On defense, the Redskins have lost linebacker Brian Orakpo (shoulder) and defensive end Adam Carriker (knee) for the season, while safety Brandon Meriweather has yet to play because of a knee injury.
On offense, the team will be without leading receiver in tight end Fred Davis, who tore his Achilles’ last week, and No. 1 wide receiver Pierre Garcon, who figures to be sidelined for the fifth time in eight games with a plantar plate tear in his right foot. In addition, right tackle Jammal Brown (hip) hasn’t taken a single snap all season.
There’s a limit to the number of starters a team can lose before the effects are obvious. One has to wonder if the Redskins, depleted by an $18 million salary cap penalty, have crossed that threshold.
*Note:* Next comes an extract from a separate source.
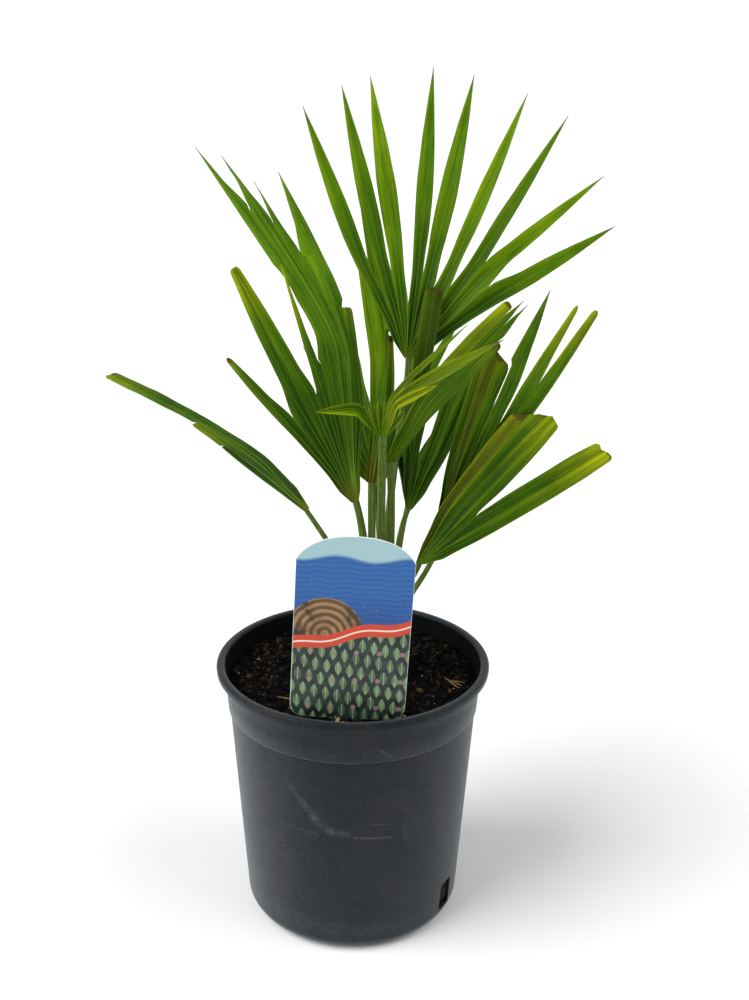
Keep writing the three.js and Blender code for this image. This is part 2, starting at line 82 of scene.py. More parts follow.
# hub: where the leaflets meet. face: turn and tilt, in degrees, of the blade's upper side.
# sag: the way its leaflets droop, beside straight down. knee: where along a leaflet it starts.
# web: how far from the hub each leaflet and the next are grown together, in order.
# stalk: root on the stem's top, rise of its first control point, lead of its last one into the
# hub, and its radius at root and hub. tone: the colour of its leaflets that have none of their
# own. heart: the colour round the hub and how far it reaches. depth: painted shade and light: how
# light the blade is painted at the shaded hub and at its ends, and how far out that goes.
FRONDS = {
    "top": dict(
        hub=(36, 26, 393), face=(-93, 12), sag=(0, 0.25), knee=0.35, tone="mid",
        heart=("olive", 8), depth=(0.36, 1.42, 120), web=(46, 58, 36, 56, 49, 54, 80, 70),
        stalk=dict(root=(21, 5), rise=104, lead=(-1, 4, 24), radius=(2.8, 2.1)),
        leaflets=(
            tip(-27.5, 173, 10.4, -0.3, -0.02), tip(-16.5, 178, 11.2, -0.25, -0.02),
            tip(-8, 185, 12.4, 0.2, tone="bright"), tip(5, 184, 10.8, -0.25, -0.02),
            tip(13, 184, 12, -0.15), tip(24.5, 184, 9.6, -0.15, 0.02, tone="bright"),
            tip(34.5, 182, 8.8, -0.35, 0.12), tip(41, 175, 9.6, 0.35, -0.04, tone="bright"),
            tip(54, 161, 10.8, 0.2, -0.06),
        ),
    ),
    "middle": dict(
        hub=(12, 10, 311), face=(-95, 14), sag=(-1.2, 0.4), knee=0.45, tone="mid",
        heart=("straw", 30), depth=(0.20, 1.42, 115), web=(130, WHOLE),
        stalk=dict(root=(13, 4.5), rise=40, lead=(0, 1, 28), radius=(2.9, 2.5)),
        leaflets=(
            tip(0.5, 168, 8, 0.2, tone="bright"), tip(4.5, 187, 8, 0.3),
            trim(13, 99, 5.2, 0.3, tone="deep", end="brown"),
        ),
    ),
    "left": dict(
        hub=(1, 8, 298), face=(-98, 12), sag=(-0.8, 0.3), knee=0.4, tone="mid",
        heart=("straw", 22), depth=(0.10, 1.08, 165),
        web=(70, WHOLE, 76, 95, 205, 215, 190, 165, WHOLE),
        stalk=dict(root=(7.8, 1), rise=30, lead=(-7, 2, 23), radius=(2.4, 1.9)),
        leaflets=(
            trim(-43, 131, 7.2, 0.05, 0.02, end="dull", natural=1.15),
            trim(-33, 176, 7.6, -0.1, 0.0, end="olive", natural=1.3),
            trim(-25.5, 177, 8.2, 0.05, -0.09, end="olive", natural=1.3),
            tip(-18.5, 168, 5.0, 0.05, 0.02, end="lime"),
            tip(-12.5, 258, 9.6, 0.55, 0.02), tip(-10, 241, 5.8, 0.55, 0.04),
            tip(-8.5, 244, 10.6, 0.55, -0.04), tip(-5.5, 221, 6.4, 0.55, -0.04),
            tip(-4, 224, 14.4, 0.5, 0.02), trim(2, 130, 5.2, 0.3, 0.02, end="fresh"),
        ),
    ),
    "low_left": dict(
        hub=(-31, -6, 296), face=(-60, 62), sag=(-1, 0), knee=0.2, tone="mid",
        heart=("olive", 10), depth=(0.42, 0.88, 140), web=(WHOLE, WHOLE),
        stalk=dict(root=(7, -6), rise=24, lead=(-13, 0, 20), radius=(2.4, 1.9)),
        leaflets=(
            tip(-27.8, 79, 5, 0.03, 0.13, tone="deep", end="plain"),
            trim(-20, 115, 7, 0.12, 0.13, tone="bright", end="olive", natural=1.4),
            trim(-11.5, 223, 12.8, 0.28, 0.13, end="olive", natural=1.4),
        ),
    ),
    "centre": dict(
        hub=(37, 6, 294), face=(-90, 6), sag=(1, 0.3), knee=0.3, tone="mid",
        heart=("mid", 10), depth=(0.45, 0.85, 100), web=(WHOLE, 30, WHOLE),
        stalk=dict(root=(28, 1.5), rise=25, lead=(9.5, 1, 24), radius=(2.2, 1.8)),
        leaflets=(
            trim(1, 147, 12.8, 0.15, tone="deep", end="russet", natural=1.5),
            trim(5.5, 88, 4.6, 0.05, 0.06, tone="deep", end="plain"),
            trim(20, 105, 10.4, 0.05, -0.06), trim(31, 109, 10, -0.1, -0.04, end="dull"),
        ),
    ),
    "right": dict(
        hub=(58, -6, 284), face=(-88, 6), sag=(0.4, 0.1), knee=0.25, tone="mid",
        heart=("mid", 10), depth=(0.36, 1.02, 135), web=(WHOLE, WHOLE, 86, 77, 112),
        stalk=dict(root=(30, -4), rise=14, lead=(-1, 0, 27), radius=(2.2, 1.7)),
        leaflets=(
            trim(6, 114, 8, 0.35, 0.02, end="brown"),
            trim(10.5, 125, 8, 0.15, 0.04, tone="olive", end="brown"),
            trim(19, 118, 11, 0.1, -0.02, natural=1.1), tip(24.5, 171, 12.4, -0.2, 0.12),
            trim(30.5, 171, 8, -0.15, 0.12, end="olive", natural=1.1),
            trim(37, 175, 8.2, -0.1, 0.02, end="olive", natural=1.18),
        ),
    ),
    "low_right": dict(
        hub=(43, -29, 268), face=(-80, 10), sag=(1, 0), knee=0.25, tone="mid",
        heart=("mid", 10), depth=(0.42, 0.98, 150), web=(WHOLE, WHOLE, WHOLE, 48, WHOLE),
        stalk=dict(root=(27, -10), rise=18, lead=(3, -5, 12), radius=(2.4, 2)),
        leaflets=(
            trim(23.5, 114, 8.4, 0.25, tone="olive", end="rust"), trim(34.5, 125, 6.6, 0.1, 0.04),
            trim(39.5, 130, 7.4, 0.1, end="olive"),
            trim(50.5, 129, 6.8, -0.05, -0.02, tone="bright", end="olive"),
            trim(54.5, 143, 12.4, 0.1, 0.04, end="olive", natural=1.5),
            trim(68, 147, 9.6, -0.1, tone="bright", end="lime", natural=1.5),
        ),
    ),
    "young": dict(
        hub=(18, -31, 355), face=(-90, 5), sag=(0, -0.5), knee=0.35, tone="mid",
        heart=("mid", 14), depth=(0.46, 0.90, 30), web=(10, 14, 8, 30, 26, 8),
        stalk=dict(root=(18, -5.2), rise=50, lead=(0, -10, 29), radius=(3.1, 2.6)),
        leaflets=(
            tip(-40, 40, 8.4, 1.55, -0.39, tone="bright", end="cut", knee=0.49),
            trim(-18, 21, 6, 0.3, end="fresh"), trim(-4, 23, 6, -0.4, end="fresh"),
            tip(9, 77, 3.8, 0.63, 0.66, tone="spring", knee=0.23),
            tip(14, 77, 8.4, 0.92, 0.85, tone="spring", knee=0.235),
            tip(20, 44, 7.4, 1.95, 0.25, tone="lime", end="lime", knee=0.41),
            trim(34, 20, 5, 0.3, end="fresh"),
        ),
    ),
    "inner": dict(
        hub=(23, -19.5, 334), face=(-85, 13.5), sag=(0.6, -0.3), knee=0.3, tone="bright",
        heart=("mid", 10), depth=(0.36, 0.92, 135), web=(118, 112, WHOLE),
        stalk=dict(root=(24.6, -4), rise=45, lead=(-3, -6, 27), radius=(2.7, 2.4)),
        leaflets=(
            trim(27, 125, 12, 0.35, end="rust"), tip(32, 133, 8.4, 0.25),
            tip(37.5, 134, 7, 0.15, -0.02), trim(41.5, 104, 4.4, 0.15, -0.08, end="dull"),
        ),
    ),
    "back": dict(
        hub=(16, 36, 300), face=(-84, 40), sag=(0.1, 0.8), knee=0.35, tone="mid",
        heart=("lime", 15), depth=(0.50, 1.0, 110), web=(60,) * 8,
        stalk=dict(root=(20, 12), rise=40, lead=(-1, 14, 24), radius=(2.5, 2)),
        leaflets=(
            tip(-45, 100, 7, 0.25), trim(-29.5, 155, 7.2, 0.2), tip(-19.5, 138, 7.6, 0.35),
            tip(-12, 185, 9, 0.25), tip(-5, 160, 7.8, 0.25, tone="bright"), tip(6, 185, 9, 0.25),
            tip(20, 185, 9, 0.25, tone="bright"), tip(25.5, 180, 8, 0.25), trim(34, 160, 8, 0.25),
        ),
    ),
    "back_left": dict(
        hub=(2, 30, 292), face=(-122, 44), sag=(-0.5, 0.6), knee=0.35, tone="mid",
        heart=("straw", 24), depth=(0.45, 1.0, 120), web=(60, 60),
        stalk=dict(root=(12, 11), rise=30, lead=(-6, 8, 20), radius=(2.4, 1.8)),
        leaflets=(
            tip(-40, 150, 8, 0.25), tip(-32.5, 165, 8, 0.3, tone="bright"), tip(-24, 170, 9, 0.25),
        ),
    ),
    "back_right": dict(
        hub=(38, 32, 288), face=(-58, 44), sag=(0.5, 0.6), knee=0.35, tone="deep",
        heart=("mid", 10), depth=(0.50, 1.0, 120), web=(40, 40, 40),
        stalk=dict(root=(27.5, 8.5), rise=28, lead=(5, 9, 18), radius=(2.4, 1.8)),
        leaflets=(
            trim(11.5, 150, 4.4, 0.3), tip(23, 170, 8.6, 0.25, tone="mid"),
            trim(41.5, 149, 7, 0.35), trim(48, 150, 8, 0.25, tone="mid"),
        ),
    ),
}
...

3-Another key matchup: The Redskins' top-rated rushing offense vs. the Steelers' rushing defense. Behind Griffin and fellow rookie Alfred Morris, Washington leads the NFL in rushing yards per game with 177.7. Pittsburgh, meantime, is yielding only 92.5 yards per game (ninth). Something's got to give. And if it's the home team's defense, the Redskins ought to have a decent shot at pulling off an upset on the road becuase the Steelers are 0-3 when allowing 94 or more rushing yards in a game.
4-Tight end Chris Cooley, a fan favorite who rejoined the Redskins this week, will play in an NFL game for the first time since Oct. 16th, 2011.
Shanahan said Cooley, who was released in training camp, has looked to be in good shape during practice this week. But the coach also handed the No. 1 tight end responsibilities to Logan Paulsen -- for now, anyway.
So it remains to be seen how Cooley will be deployed. But keep in mind that his role could evolve/increase in the coming weeks as the 30-year-old gets readjusted.